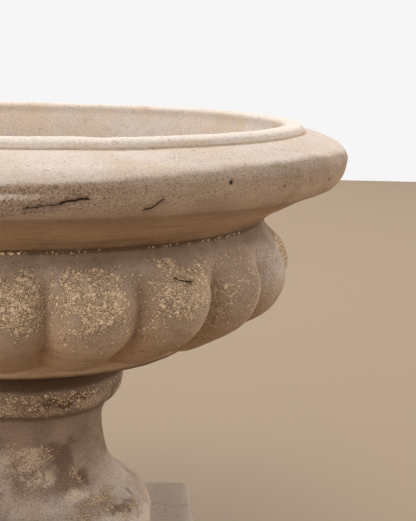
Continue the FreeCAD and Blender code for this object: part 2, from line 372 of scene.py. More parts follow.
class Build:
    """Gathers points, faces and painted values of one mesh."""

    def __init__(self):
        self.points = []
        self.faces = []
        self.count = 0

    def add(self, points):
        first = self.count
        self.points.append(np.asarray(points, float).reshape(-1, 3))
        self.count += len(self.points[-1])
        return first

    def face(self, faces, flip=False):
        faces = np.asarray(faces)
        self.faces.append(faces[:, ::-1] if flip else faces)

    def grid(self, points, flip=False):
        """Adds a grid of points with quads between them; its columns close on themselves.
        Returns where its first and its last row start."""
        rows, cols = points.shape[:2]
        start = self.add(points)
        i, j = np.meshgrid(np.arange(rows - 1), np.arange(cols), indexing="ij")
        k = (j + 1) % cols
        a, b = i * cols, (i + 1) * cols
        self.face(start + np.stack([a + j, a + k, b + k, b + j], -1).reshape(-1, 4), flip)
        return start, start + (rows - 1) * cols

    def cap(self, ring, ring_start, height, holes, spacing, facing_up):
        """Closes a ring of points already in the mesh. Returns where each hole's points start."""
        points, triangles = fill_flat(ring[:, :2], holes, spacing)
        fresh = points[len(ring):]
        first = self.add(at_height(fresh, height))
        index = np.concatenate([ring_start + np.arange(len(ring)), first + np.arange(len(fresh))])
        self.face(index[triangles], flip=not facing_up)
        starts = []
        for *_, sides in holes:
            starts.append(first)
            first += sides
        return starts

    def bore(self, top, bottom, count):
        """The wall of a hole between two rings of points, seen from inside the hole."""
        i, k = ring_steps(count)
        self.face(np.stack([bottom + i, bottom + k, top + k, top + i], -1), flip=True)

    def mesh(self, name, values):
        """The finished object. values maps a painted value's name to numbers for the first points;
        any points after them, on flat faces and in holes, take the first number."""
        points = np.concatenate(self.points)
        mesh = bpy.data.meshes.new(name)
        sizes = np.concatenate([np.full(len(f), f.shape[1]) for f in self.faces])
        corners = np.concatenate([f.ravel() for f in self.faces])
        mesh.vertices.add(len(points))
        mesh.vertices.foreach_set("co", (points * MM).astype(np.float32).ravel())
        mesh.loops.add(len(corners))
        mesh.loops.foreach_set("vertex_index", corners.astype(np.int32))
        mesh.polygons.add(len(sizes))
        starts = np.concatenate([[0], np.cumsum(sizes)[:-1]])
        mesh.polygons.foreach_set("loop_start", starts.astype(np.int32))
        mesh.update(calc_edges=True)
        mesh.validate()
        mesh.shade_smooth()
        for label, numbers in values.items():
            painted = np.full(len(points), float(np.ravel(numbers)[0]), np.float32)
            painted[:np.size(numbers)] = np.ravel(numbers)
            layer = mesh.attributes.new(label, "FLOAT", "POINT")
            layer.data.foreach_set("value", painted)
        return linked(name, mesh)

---

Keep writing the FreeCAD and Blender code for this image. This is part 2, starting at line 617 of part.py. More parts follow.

● **Short task**: Each line from the one containing "Continue the FreeCAD" through the one containing "return starts" must be retyped exactly, the first and last of these included.

● **Solution to the exercise**:
Continue the FreeCAD and Blender code for this object: part 2, from line 372 of scene.py. More parts follow.
class Build:
    """Gathers points, faces and painted values of one mesh."""

    def __init__(self):
        self.points = []
        self.faces = []
        self.count = 0

    def add(self, points):
        first = self.count
        self.points.append(np.asarray(points, float).reshape(-1, 3))
        self.count += len(self.points[-1])
        return first

    def face(self, faces, flip=False):
        faces = np.asarray(faces)
        self.faces.append(faces[:, ::-1] if flip else faces)

    def grid(self, points, flip=False):
        """Adds a grid of points with quads between them; its columns close on themselves.
        Returns where its first and its last row start."""
        rows, cols = points.shape[:2]
        start = self.add(points)
        i, j = np.meshgrid(np.arange(rows - 1), np.arange(cols), indexing="ij")
        k = (j + 1) % cols
        a, b = i * cols, (i + 1) * cols
        self.face(start + np.stack([a + j, a + k, b + k, b + j], -1).reshape(-1, 4), flip)
        return start, start + (rows - 1) * cols

    def cap(self, ring, ring_start, height, holes, spacing, facing_up):
        """Closes a ring of points already in the mesh. Returns where each hole's points start."""
        points, triangles = fill_flat(ring[:, :2], holes, spacing)
        fresh = points[len(ring):]
        first = self.add(at_height(fresh, height))
        index = np.concatenate([ring_start + np.arange(len(ring)), first + np.arange(len(fresh))])
        self.face(index[triangles], flip=not facing_up)
        starts = []
        for *_, sides in holes:
            starts.append(first)
            first += sides
        return starts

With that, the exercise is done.